2001: Joe Lieberman and other centrists back the PATRIOT Act in the name of “security,” laying the groundwork for mass surveillance.
2016–2020: As Trump dismantled civil rights, centrists called for “understanding his voters,” not resisting his agenda.
2021–2025: With democracy itself on the line, centrists like Joe Manchin and Kyrsten Sinema blocked filibuster reform and voting rights protections, choosing decorum over democracy.
Every time fascism knocks, centrists want to negotiate its terms, not slam the door.
Historical Precedent: When “Centrism” Enabled Collapse
This is not a new story.
In the Weimar Republic, centrist parties refused to form coalitions with the left and underestimated the Nazi threat until it was too late. In Chile, centrist elites alienated the working class and paved the way for Pinochet's coup. In post-Soviet Russia, so-called moderates enabled oligarchic consolidation and constitutional hollowing that delivered Putin his throne.
The pattern is always the same: centrists, clinging to the illusion of order, enable extremists who promise “law and order.” Then they are discarded.
History is full of dead moderates who believed their nuance would save them.
The Data Doesn’t Lie: Americans Are Not “Centrists”
Let’s bury the last excuse.
Here’s what Americans actually support, based on aggregated polling data from Pew, Gallup, and Data for Progress:
71% support a $15 minimum wage
68% support Medicare for All or a public option
70% support legal abortion in all or most cases
63% support stricter gun laws
75% support higher taxes on billionaires
74% support government action on climate change
60% support student debt relief
These are not fringe positions. These are majority positions. So why are they treated like wishful thinking?
Because they threaten entrenched power. And centrism is where power goes to hide behind polite excuses.
Centrism’s Death Rattle: From Electoral Strategy to Moral Black Hole
In electoral terms, “the center” is rapidly becoming irrelevant. The 2022 and 2024 elections proved that turnout is driven by base enthusiasm, not soggy triangulation.

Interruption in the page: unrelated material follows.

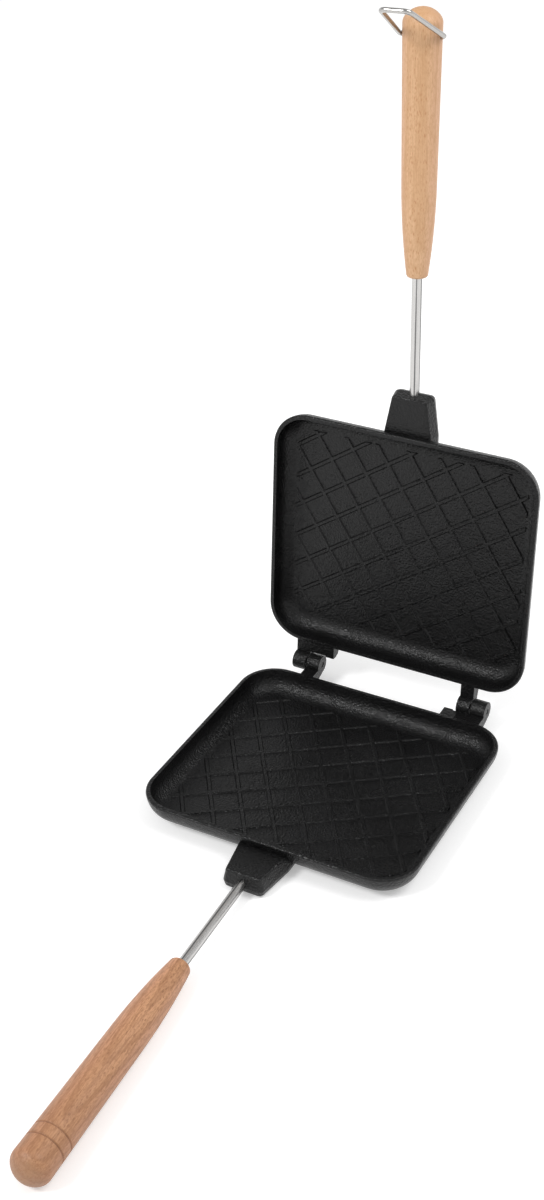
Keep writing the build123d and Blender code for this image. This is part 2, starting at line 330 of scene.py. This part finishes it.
# %% Beech group: fibre and mottle
fibre_grain = (1.5, 1.5, 0.07)            # waves per mm: long, thin fibres
mottle_grain = (1.2, 1.2, 0.45)           # and short, broad clouds

fibre_place = stretched(beech, beech_in["Vector"], fibre_grain)
fibres = noise(beech, fibre_place, 1.0, detail=3.0, roughness=0.65)
feed(beech, beech_out["Fibre"], fibres)
mottle_place = stretched(beech, beech_in["Vector"], mottle_grain)
clouds = noise(beech, mottle_place, 1.0, detail=4.0, roughness=0.7)
feed(beech, beech_out["Mottle"], clouds)
print("with fibre and mottle:", len(beech.nodes), "nodes")

# %% [markdown]
# Flecks are the wood's rays cut across. They crowd where the surface lies flat on the rings and
# are rare on the sides, so a mask of how squarely the surface faces the pith decides between
# many and few. Each fleck is one cell of a Voronoi texture, and a cell's own random colour
# decides how dark it is.

# %% Beech group: flecks
fleck_cells = (1.25, 1.25, 0.4)           # cells per mm across and along the grain
fleck_fade = (0.18, 0.45)                 # distance from a cell's middle at which a fleck ends
fleck_choice = (0.15, 0.9)                # a cell's random number, from no fleck to a dark one
flat_wander = (0.2, 0.2, 0.05)            # waves per mm of the mask's ragged edge
flat_stray = 0.3                          # how far that edge strays
flat_edge = (0.85, 1.12)                  # facing plus stray, from side to flat
rosy_edge = (0.6, 1.0)                    # facing, from rosy side to pale flat
few, many = 0.15, 0.85                    # flecks on the sides, and added on the flat
least_radius = 0.1                        # mm, so that nothing is divided by zero

cells = add_node(beech, "ShaderNodeTexVoronoi", distance="EUCLIDEAN")
feed(beech, cells.inputs["Vector"], stretched(beech, beech_in["Vector"], fleck_cells))
cells.inputs["Scale"].default_value = 1.0
cells.inputs["Randomness"].default_value = 1.0
chance = add_node(beech, "ShaderNodeSeparateColor")
feed(beech, chance.inputs[0], cells.outputs["Color"])
body = math_node(beech, "SUBTRACT", 1.0, ramp(beech, cells.outputs["Distance"], *fleck_fade))
chosen = ramp(beech, chance.outputs["Red"], *fleck_choice)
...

Young voters, working-class communities, and people of color do not want hedged bets. They want bold action. And they are sick of being told their lives must wait for incrementalism to catch up.
In 2024, centrism couldn’t even protect itself. It failed to deliver codified rights, failed to pass basic protections, failed to call fascism by its name until the jackboots were already lacing up.
And still they offer op-eds, not opposition. Norms, not resistance. Seminars, not strategy.
Conclusion: The Center Cannot Hold Because It Was Built to Collapse
W.B. Yeats famously warned, “The center cannot hold.” He was right, but let’s be honest, it wasn’t meant to.
The center has always existed to absorb dissent, blunt critique, and slow the march of justice to a crawl. In an age of crisis — ecological, economic, democratic — centrism becomes not just inadequate, but obscene.
There is no neutral ground between liberation and oppression. No balance point between justice and injustice. No middle path between survival and collapse.
If you're still clinging to the center, you are standing on dead ground. And it is time to fight for your life.
Those who advocate for the “center” are really saying, “move to the right”.
The illusion of a center existed in the immediate aftermath of the Holocaust, when Nazis were afraid. Now, they’re bold and ruling entire nations.